If that sounds half-hearted, it’s nonetheless pretty clear that he’s proud of the band’s ability to continue to make good (if typically wry) music together.
The last song McCauley brought to the band’s extended sessions at Memphis’s historic Ardent Studios, the unabashedly lovely “Sea of Clouds,” was a kind of confirmation, he says.
“It just really sounded like Deer Tick when we played it back,” he says. “Maybe we were a little proud of ourselves, like: Man, I think we still got it.”
The documentary, named after the band’s song “Straight Into a Storm,” began as a record of Deer Tick’s 10th anniversary celebrations in Brooklyn around the 2014 holidays. Over a six-day residency, they devoted a set each night to a classic album covered in full, from “Meet the Beatles” to “Q: Are We Not Men? A: We Are Devo!”
They also reworked “Tiddlywinks,” the 1980 album by NRBQ, one of the more natural reference points for Deer Tick’s ragged-but-righteous garage folk-pop-rock. Another is the Replacements, whose epic self-abuse and extraordinary songcraft McCauley and his bandmates have openly aspired to in equal measure.
In fact, one reason the band wanted to record at Ardent is because that’s where the Replacements made their classic album “Pleased to Meet Me,” with its timeless tribute to Big Star’s Alex Chilton. But there were plenty of other inspirational gold records on the walls at the studio, McCauley says, citing ZZ Top and Led Zeppelin as two more bands that set up shop there.

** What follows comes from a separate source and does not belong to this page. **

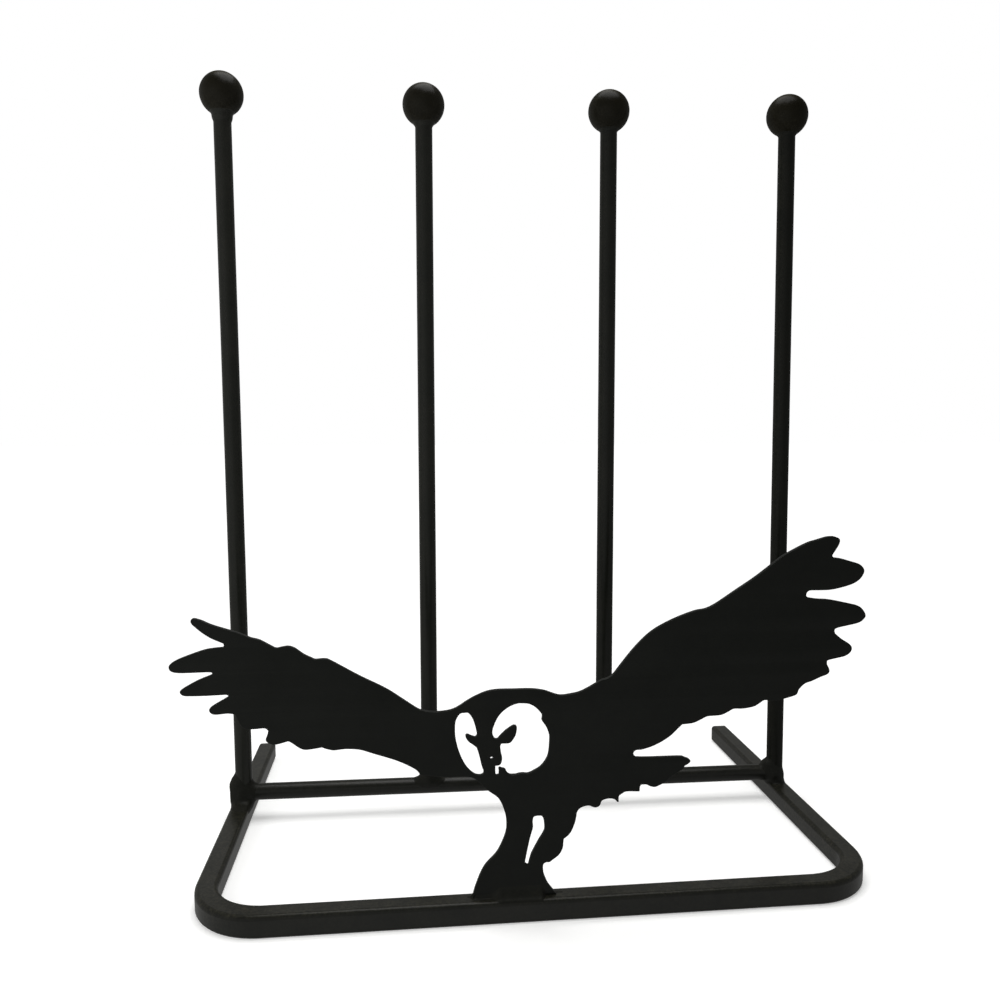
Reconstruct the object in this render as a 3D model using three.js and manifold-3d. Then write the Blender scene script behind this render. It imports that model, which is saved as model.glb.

“It was really fun, great staff, and it just sounds so cool,” he recalls. “It was the right place. Now we’re all like: We gotta do another record there.”
A handful of the new songs were written by Ian O’Neil, McCauley’s counterpart on guitar and vocals. (The brothers Dennis and Chris Ryan, on drums and bass respectively, round out the current lineup.) O’Neil, who joined the band in 2009 after leaving Titus Andronicus, is still the relative “new guy,” though his role seems to be expanding some. He wrote “The Dream’s in the Ditch,” one of the standout tracks on “Negativity,” and he wrote or co-wrote four of the 20 new songs.
McCauley says he always envisioned Deer Tick as more of a collaborative project than a platform for his own songs.
“I always liked bands with multiple singers and songwriters,” he says. “I really welcomed that aspect of Ian into the band with open arms.
“He’s got the Deer Tick pedigree — Irish-American. It’s like we’re all the same guy,” he adds with a laugh.
McCauley moved to Nashville a few years ago with his wife, the singer Vanessa Carlton. On the phone during a visit to his native Rhode Island, he says he’s starting to consider moving back.
When he settled in Nashville, his bandmates were spread over several cities — O’Neil in New York, Dennis Ryan in Rhode Island, Chris Ryan in Philadelphia, keyboardist Robbie Cromwell (who played on the new records but has since left the band) in Halifax. “We were touring so much it didn’t matter where we lived — we were never home,” McCauley says.
“Now that I have a kid and all that, I’m realizing that a lot of my old friends [in Nashville] weren’t really much more than drinking buddies. I kinda want to move back here so my daughter can be around more family — grandparents, aunts and uncles, all that. I grew up in a pretty big family, and I look at my daughter’s situation and think: This is kind of weird.”
Later this month [the band will play their customary after-shows in Newport, R.I., during the Folk Festival weekend. Though they have several Providence gigs set around Thanksgiving, for now the upcoming schedule includes no Boston date. McCauley says an announcement is coming.
In the meantime, they’ll play Levitate and a few other festivals, in Oregon and Tennessee, before the headlining tour begins. There’s an amusing song on “Vol. 2” called “S.M.F.” It’s about the awkward ritual of playing summer festivals with bands that are supposed to be your peers.
“It’s just kind of a funny world you get sucked into,” says McCauley, “like: How’d I end up here?”
When you think about it, that’s sort of the underlying theme of Deer Tick: How did I end up here?
At Prescott Park Arts Festival in Portsmouth, N.H., Friday at 7 p.m. www.prescottpark.org.